The chain-pier, which has been for years entitled to the first consideration of the Brighton visitor is well worthy of being still considered its greatest lion.

A new pier is in course of construction in the westerly direction, opposite Regency Square; it will surpass in elegance and convenience the celebrated Chain Pier, thus adding another source of attraction and convenience to this great and fashionable marine metropolis.

Hazlitt has said, “there is something in being near the sea like the confines of eternity. It is a new element, a pure abstraction.” The mind loves to hover on that which is endless and ever the same, and the wide expanse which is here visible gratifies his feeling to the uttermost. The approaches to the pier are handsome and spacious, and the reading-room at the north end, with its camera above, is a delightful lounge for the promenader, who, having inhaled health by instalments of breathing, may therein plunge into the world of fiction, and enjoy a perusal of the last new novel with the zest of a marine atmosphere.

Churches, chapels, and meeting-houses, of all ages and for all denominations, are plentifully strewn over the town. The most modern is the handsome church of St. Peter’s, erected about twenty years ago, in the best pointed style, by Sir C. Barry, the well-known architect of the new Houses of Parliament. But the oldest, and perhaps the most interesting, is the ancient parish church of St. Nicholas, standing on the summit of a hill at the north-west extremity of the town. It is an excellent sea and land-mark, and is said to be as old as the reign of Henry VII. From this pleasant locality the esplanade and parade are seen to much advantage.

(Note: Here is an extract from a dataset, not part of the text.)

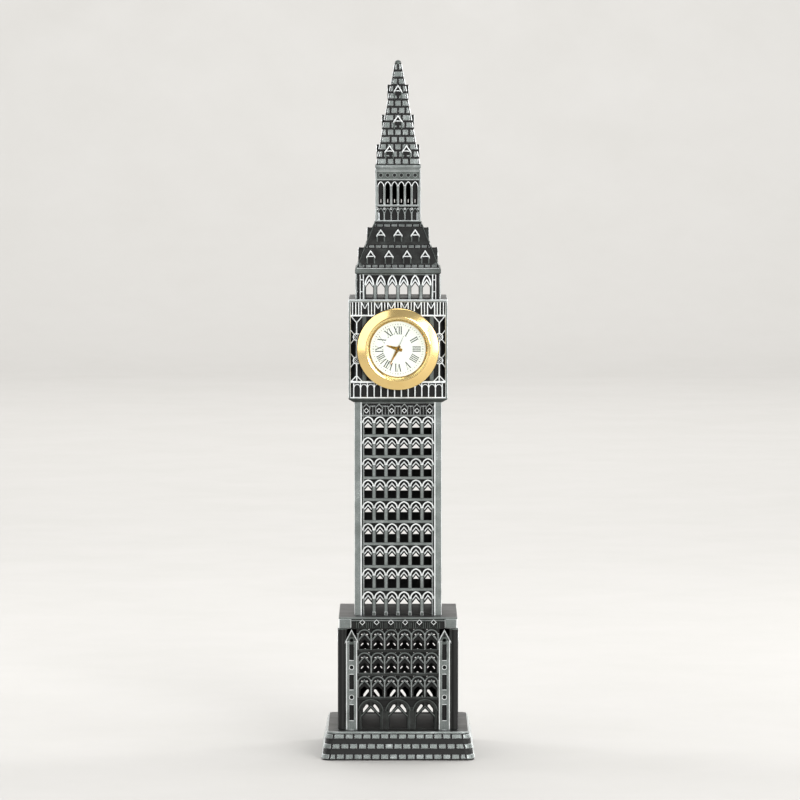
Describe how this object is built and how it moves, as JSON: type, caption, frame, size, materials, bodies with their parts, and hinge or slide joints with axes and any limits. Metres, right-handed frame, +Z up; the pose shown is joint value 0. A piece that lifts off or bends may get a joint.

Gay loiterers of pleasure, and donkey parties, regiments of schools, and old bathing women, literary loungers, who read out of doors, and stumble against lamp-posts in interesting passages — these, and a host of other peripatetic humanities, make the beach populous between Hove and Kemp Town.

With regard to inns, taverns, hotels, lodging and boarding-houses, nowhere are they more numerous than here, their excellence of accommodation of course varying with price. Bathing establishments, too, are almost as numerous, whilst, for amusements, there is no provincial town in the kingdom that can offer such a variety of assembly and concert-rooms, libraries, bazaars, and other expedients for slaughtering our common enemy — Time, In the New-road is the theatre — one of the prettiest out of London — and close adjoining is the. Post-office, concerning which, in these economical days of epistolary communication, it may be as well to know the precise hours of dispatch and delivery.

The race-course is about a mile and a half northward of the town, on the summit of one of the loftiest and most commanding downs in the neighbourhood. The races generally take place early in August.

As the Brighton excursionist will go to the Devil’s Dyke, as a matter of course, we do not stay to tell him how he shall behold therefrom the Isle of Wight, spread beneath him like a map, or Beechy Head, looming like a snow-peak to the east, and the Downs for away, mingling with the horizon. But be it gently whispered, that on the margin of this demoniacal defile there standeth a small hostel, the glories of whose bread and cheese and ale have been sung by many an aristocratic voice. Everybody that ever was there assures you that for baking and brewing it stands unrivalled, although we shrewdly suspect that the preparatory course of Southdown oxygen hath a wonderful agency in eliciting this appreciation of a fare so humble.